Comme sa deuxième femme Ludmilla, docteur ès sciences, comme sa fille Varvara, étudiante à Harvard, Sergueï Kovalev aurait pu consacrer l’essentiel de sa vie à la biologie, où il s’était particulièrement intéressé au processus de l’impulsion nerveuse. Mais dès 1967, en pleine «stagnation», il participe à la fondation du premier groupe indépendant de défense des droits de l’homme en URSS. Aujourd’hui, il hausse un peu les sourcils quand on lui demande s’il est l’«héritier de Sakharov» ­qui lui a dédié des phrases chaleureuses dans ses Mémoires. Pourtant, «Sakharov et Kovalev étaient particulièrement proches l’un de l’autre, raconte un autre ancien dissident, Victor Fainberg. Ils partageaient une naïveté d’enfant mêlée à un courage personnel extraordinaire, en plus d’une grande exigence éthique. Kovalev est le type même de l’intellectuel russe sorti d’un roman du XIXe siècle».

En mai 1974, quand avec deux amies dissidentes il prend l’initiative de relancer la publication de la revue clandestine Chronique des événements en cours, Sergueï Kovalev n’a rien d’un rêveur passéiste : au contraire, cette initiative va galvaniser des milieux dissidents, à l’époque démoralisés et harcelés par le KGB. Il a déjà été expulsé de l’université de Moscou à cause de son engagement démocratique, il sera lourdement condamné au printemps 1975, et selon la tradition orale et écrite de la dissidence se comportera «impeccablement» pendant sa détention, où il traverse une phase de mysticisme chrétien.

«Le drame du pouvoir en Russie a toujours été sa propension à mentir, constate-t-il aujourd’hui. Le plus effrayant a été de voir comment les plus hautes structures de l’Etat prenaient des décisions contradictoires, fondées sur des informations aberrantes ou délibérément biaisées. La dernière fois que j’ai été reçu par Eltsine, en janvier, il avait l’air très mécontent, et a seulement lâché à la fin : Votre point de vue est compréhensible, il sera pris en compte.» Pour Sergueï Kovalev, qui avait soutenu le Président dans son bras de fer avec le Parlement russe en septembre 1993, la pilule est amère. Mais «l’homme qui a sauvé l’honneur de la Russie» (comme disent ses partisans à Moscou) en risquant sa vie à Grozny pour protester contre la sale guerre, et qui assume la contradiction de représenter la Russie dans les forums internationaux tout en dénonçant ses exactions en Tchétchénie, ne baisse pas les bras. Alors qu’il s’apprête à retrouver la violence quotidienne de cette guerre, il évoque sur un ton égal son «pire souvenir» d’un mois sanglant à Grozny : «Un matin, nous étions sortis du bunker pour négocier la libération de soldats russes blessés, et j’ai vu des dizaines de cadavres dans la rue couverte de débris. Chiens et chats s’acharnaient dessus, et l’un d’eux, pas énorme mais devenu enragé, était prêt à se jeter sur les vivants aussi.»

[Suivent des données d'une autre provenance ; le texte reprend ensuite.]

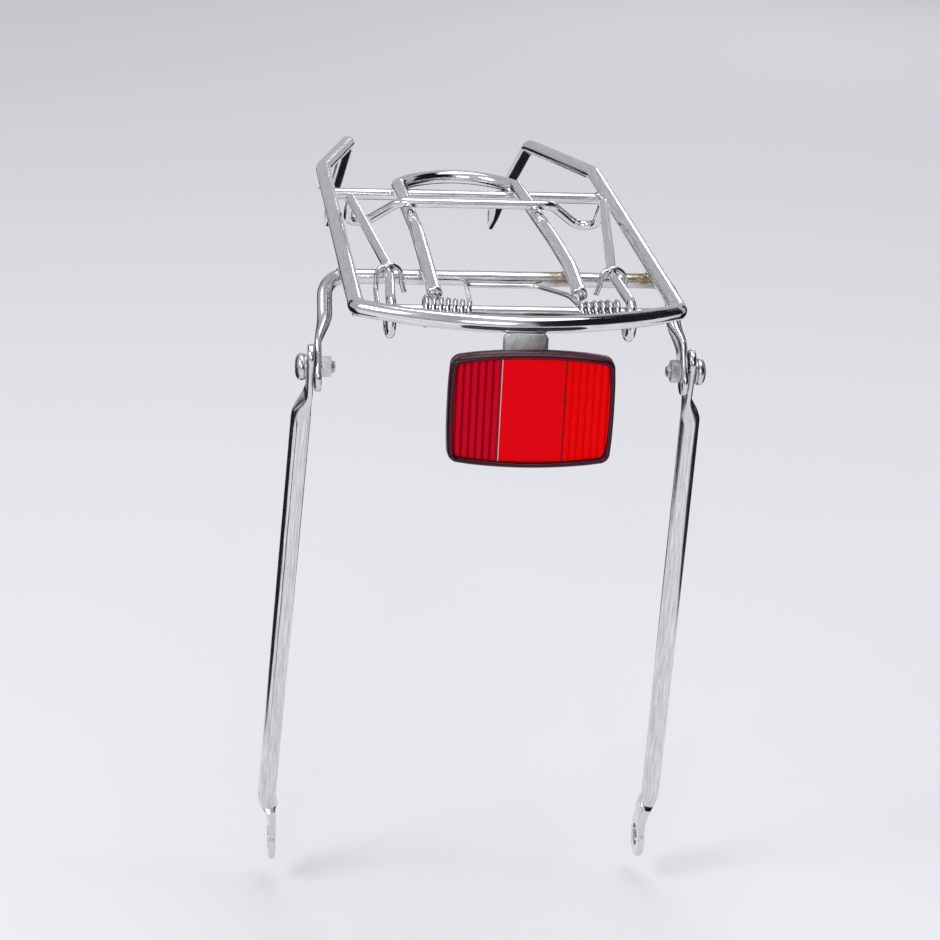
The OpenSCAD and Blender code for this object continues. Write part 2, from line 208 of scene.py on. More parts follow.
def rod(shell, path, section, ref=None, n=28, soft=0.45, groove=None):
    """Sweeps a rod along path. section is a diameter, or a function of (distance, total) that gives
    (width along ref, thickness across it, offset across it). soft rounds the two ends."""
    path = [np.asarray(p, float) for p in path]
    s = np.concatenate([[0], np.cumsum([np.linalg.norm(b - a) for a, b in zip(path, path[1:])])])
    total = s[-1]
    shape = section if callable(section) else (lambda d, t: (section, section, 0.0))
    normal = np.asarray(ref, float) if ref is not None else None
    rows = []
    for i, p in enumerate(path):
        t = unit(path[min(i + 1, len(path) - 1)] - path[max(i - 1, 0)])
        if ref is not None:
            normal = np.asarray(ref, float)
        elif normal is None:
            normal = vec(0, 0, 1) if abs(t[2]) < 0.8 else vec(1, 0, 0)
        normal = unit(normal - t * (t @ normal))
        rows.append((p, t, normal, np.cross(t, normal), s[i]))

    def ring(row, along, shrink):
        p, t, a, b, d = row
        w, h, off = shape(min(total, max(0.0, d)), total)
        w, h = max(0.15, w - 2 * shrink), max(0.15, h - 2 * shrink)
        r, points = min(w, h) / 2, []
        for k in range(n):
            ang = 2 * math.pi * (k + 0.5) / n
            c, e = math.cos(ang), math.sin(ang)
            cut = 1.0 - groove(ang, d, total) / r if groove and not shrink else 1.0
            u = math.copysign(max(0, w - h) / 2, c) + r * c * cut
            v = math.copysign(max(0, h - w) / 2, e) + r * e * cut
            points.append(p + t * along + a * u + b * (v + off))
        return shell.ring(points, (d + along) * MM)

    quarter = [math.radians(30 * k) for k in range(4)]
    rings = [ring(rows[0], soft * (1 - math.cos(q)), soft * (1 - math.sin(q))) for q in quarter]
    rings += [ring(r, 0, 0) for r in rows if soft * 1.3 < r[4] < total - soft * 1.3]
    rings += [ring(rows[-1], -soft * (1 - math.cos(q)), soft * (1 - math.sin(q))) for q in reversed(quarter)]
    shell.stack(rings, n)
    return shell


def lathe(shell, centre, axis, profile, n=48, radius=None):
    """Turns a profile of (distance along axis, radius) round the axis. radius(r, angle, along) may
    reshape it, as for a nut or a thread."""
    axis = unit(np.asarray(axis, float))
    a = unit(np.cross(axis, vec(0, 0, 1) if abs(axis[2]) < 0.8 else vec(0, 1, 0)))
    b = np.cross(axis, a)
    rings = []
    for along, r in profile:
        pts = []
        for k in range(n):
            ang = 2 * math.pi * k / n
            q = max(0.05, radius(r, ang, along) if radius else r)
            pts.append(np.asarray(centre) + axis * along + a * q * math.cos(ang) + b * q * math.sin(ang))
        rings.append(shell.ring(pts, along * MM))
    shell.stack(rings, n)
    return shell


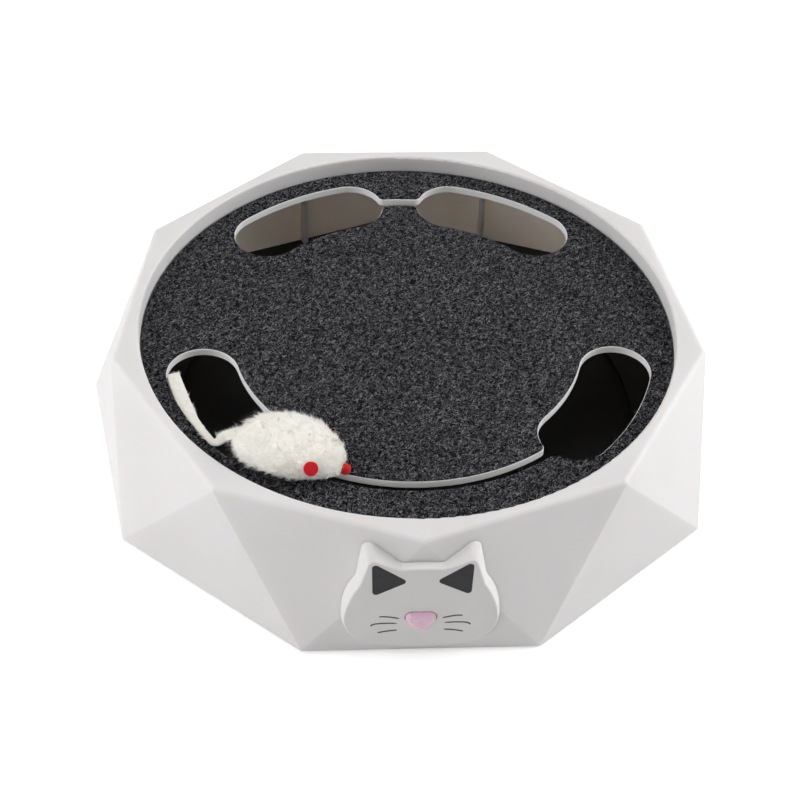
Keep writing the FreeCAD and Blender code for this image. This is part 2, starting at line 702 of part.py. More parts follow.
def second_gear():
    z0, z1 = 27.6, 31.0
    wheel = gear_teeth(SECOND_WHEEL_TEETH, FINE_MODULE, -FINE_SHIFT, z0, z1, PIN_R + RUNNING_GAP,
                       facing_gap(SECOND_WHEEL_TEETH, FIRST_BEARING))
    wheel = dished(wheel, 5.4, 8.2, z0, z1, 0.9)
    pinion = gear_teeth(SECOND_PINION_TEETH, COARSE_MODULE, COARSE_SHIFT, 19.1, z0,
                        PIN_R + RUNNING_GAP, SECOND_BEARING + 180)
    return moved_to(wheel.fuse(pinion), SECOND_AT)


def first_gear():
    z0, z1 = 32.4, 35.4
    wheel = gear_teeth(FIRST_WHEEL_TEETH, FINE_MODULE, -FINE_SHIFT, z0, z1, PIN_R + RUNNING_GAP,
                       facing_gap(FIRST_WHEEL_TEETH, MOTOR_BEARING))
    wheel = dished(wheel, 3.6, 8.2, z0, z1, 0.8)
    pinion = gear_teeth(FIRST_PINION_TEETH, FINE_MODULE, FINE_SHIFT, 26.0, z0,
                        PIN_R + RUNNING_GAP, FIRST_BEARING + 180)
    return moved_to(wheel.fuse(pinion), FIRST_AT)


def motor_pinion():
    pinion = gear_teeth(MOTOR_TEETH, FINE_MODULE, FINE_SHIFT, 31.6, 36.0, PIN_R,
                        MOTOR_BEARING + 180)
    return moved_to(pinion, MOTOR_AT)


# Motor and gearbox casing

MOTOR_R = 10.2
MOTOR_FLAT = 7.7
MOTOR_Z = (7.0, 29.0)


def motor_form(grow, z0, z1):
    flats = box(-30, 30, -MOTOR_FLAT - grow, MOTOR_FLAT + grow, z0, z1)
    form = cyl(MOTOR_R + grow, z0, z1).common(flats)
    form.rotate(V(0, 0, 0), UP, MOTOR_BEARING - 90)
    return moved_to(form, MOTOR_AT)


def motor_can():
    can = motor_form(0, *MOTOR_Z)
    can = can.makeFillet(1.0, [e for e in can.Edges if e.BoundBox.ZMin > MOTOR_Z[1] - 0.01])
    can = can.fuse(cyl(3.0, MOTOR_Z[1], 30.2, MOTOR_AT))
    return can.cut(cyl(PIN_R + RUNNING_GAP, 0, 40, MOTOR_AT))


def motor_end_cap():
    cap = motor_form(-0.3, 5.0, MOTOR_Z[0])
    return cap.cut(cyl(PIN_R + RUNNING_GAP, 5.6, 10, MOTOR_AT))


def motor_shaft():
    return cyl(PIN_R, 5.8, 36.6, MOTOR_AT)


def rounded_block(x, y, z0, z1, r, grow=0.0):
    block = box(x[0] - grow, x[1] + grow, y[0] - grow, y[1] + grow, z0, z1)
    return block.makeFillet(r + grow, upright_edges(block))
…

1930 Naissance à Seredina-Bouda, en Ukraine.

1969 Démis de son poste de directeur du laboratoire de biologie mathématique à Moscou. Première rencontre avec Andreï Sakharov.

1975 Condamné à sept ans de camp de travail et trois de déportation en Sibérie.

Décembre 1993 Élu à la Douma (Assemblée russe). Un mois plus tard, délégué général aux droits de l’homme.

Décembre 1994 Il se rend à Grozny.

Mise à jour : portrait republié lundi 9 août à l’occasion de la mort de Sergueï Adamovitch Kovalev.